Diante dos pós-modernos imperativos sociais: saúde, beleza, felicidade, sucesso profissional, riqueza, etc. os ideais de eu, hoje, praticamente também podem ser comercializados. Imperativos de toda ordem se tornam verdadeiras aspirações egóicas. Trabalhar não é mais visto como coletivo, que une uma população e classe social, nem como sobrevivência. Trabalhar agora recebe um peso no sentido de ter uma carreira de sucesso, de reunir poder de consumo, de construção de uma imagem perfeita para os padrões. As aspirações coletivas foram substituídas pelas aspirações individuais.
Essa estrutura social, dentre várias transformações nos aparelhos psíquicos dos sujeitos, uma delas, foi a de evidenciar traços e posições narcísicas de relação objetal.

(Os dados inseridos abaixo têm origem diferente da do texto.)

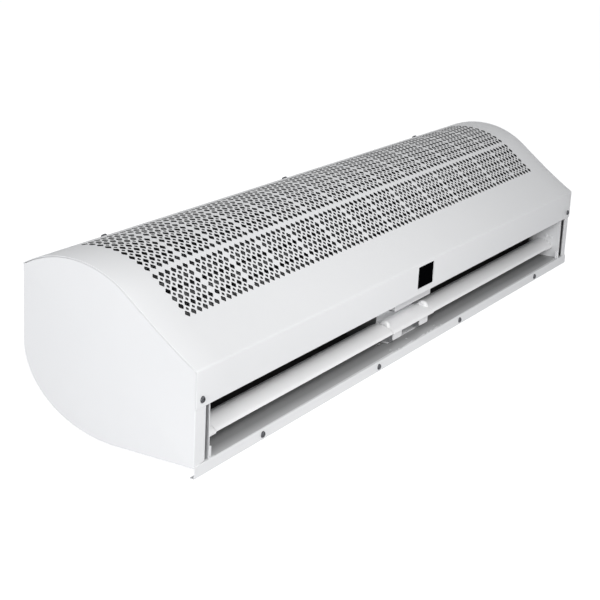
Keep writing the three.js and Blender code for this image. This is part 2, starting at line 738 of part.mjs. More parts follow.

Gostaria de levar o leitor à imaginar como deve ser frustrante – e como deve levantar mecanismos de defesa -, quando uma pessoa de cultura média/alta, totalmente narcisista, descobre a efemeridade de suas atividades, por não trazer, sequer, uma contribuição para a sociedade – o outro.
Não se trata do velho moralismo “ser útil para a sociedade”, pois esse sentido se revela: “ser útil para os que dominam a sociedade”. Se trata, na verdade, de um “ser útil, por ter o privilégio do acesso à cultura e informação, transmitindo saberes, discutindo políticas públicas e empoderando oprimidos a fim de reconstruir a estrutura social num modelo de sociedade, no mínimo, equitativo”.
No plano social, o triunfo do individualismo narcísico e da boa imagem de sucesso guarda no âmago, o fracasso da empatia, da cidadania e do reconhecimento do sujeitos outros como desejantes.
O intrigante é que esse triunfo, no plano individual, também é um fracasso, por ter dois tempos:
No primeiro, narciso te protege da realidade e te coloca como ser onipotente que adquire sucesso pessoal e cumpre metas próprias; os outros não muito interessam, a não ser para cumprir convenções sociais e expor a própria imagem – festas, “bom dia para o porteiro” – ou seja, uma sociabilidade não genuína que só existe para reafirmar a onipotência ilusória e se manter incluído em grupos sociais; uma sociabilidade com segundas intenções, poderíamos dizer. Não há um reconhecimento genuíno do outro, por isso a boa sensação de triunfo.
O segundo momento, por sua vez, é quando esse sujeito se olha no espelho – tanto literalmente, quanto no sentido imaginário especular de se ver através do outro – e toda a construção ilusória de negar a realidade de sua efemeridade, cai por terra. O momento de olhar para o próprio olhar, sustentado num sentido de vida completamente narcísico, revela essa frustração que citei no inicio.
Narciso se apaixona pelo próprio reflexo, não sem antes lembrar que esse reflexo, num certo momento, era visto como não sendo seu reflexo. O bebe não se reconhece no espelho. Ele vê seu reflexo como sendo um outro ser. Portanto, narciso para amar seu reflexo, precisa reconhecer sempre que em algum momento ele experimentou primeiro a alteridade, ele viu um outro; ele reconheceu um outro antes de reconhecer a si mesmo.
Não é fácil ter um ideal de eu completamente voltado para o eu ideal e sustentar a culpa de saber que o outro existe e que nada se faz por ele.
Não é fácil sustentar um mundo que não existe o outro quando a primeira experiência especular revela esse outro.
É preciso uma mudança na estrutura social para que os imperativos deixem de atuar como uma espécie de criadores de subjetividades, como as narcísicas. Para essa mudança, o discurso do consumo precisaria ser repensado junto com a publicidade e a mídia, que são os grandes formadores de opinião e discursos na sociedade do atual contexto. A industria cultural se torna mercado de ideais de eu, e a noção de individuo, criação do capitalismo, cada vez mais se justifica e cada vez mais coloca os sujeitos num beco sem saída onde Freud já discorria em relação aqueles que fracassam ao alcançar o sucesso.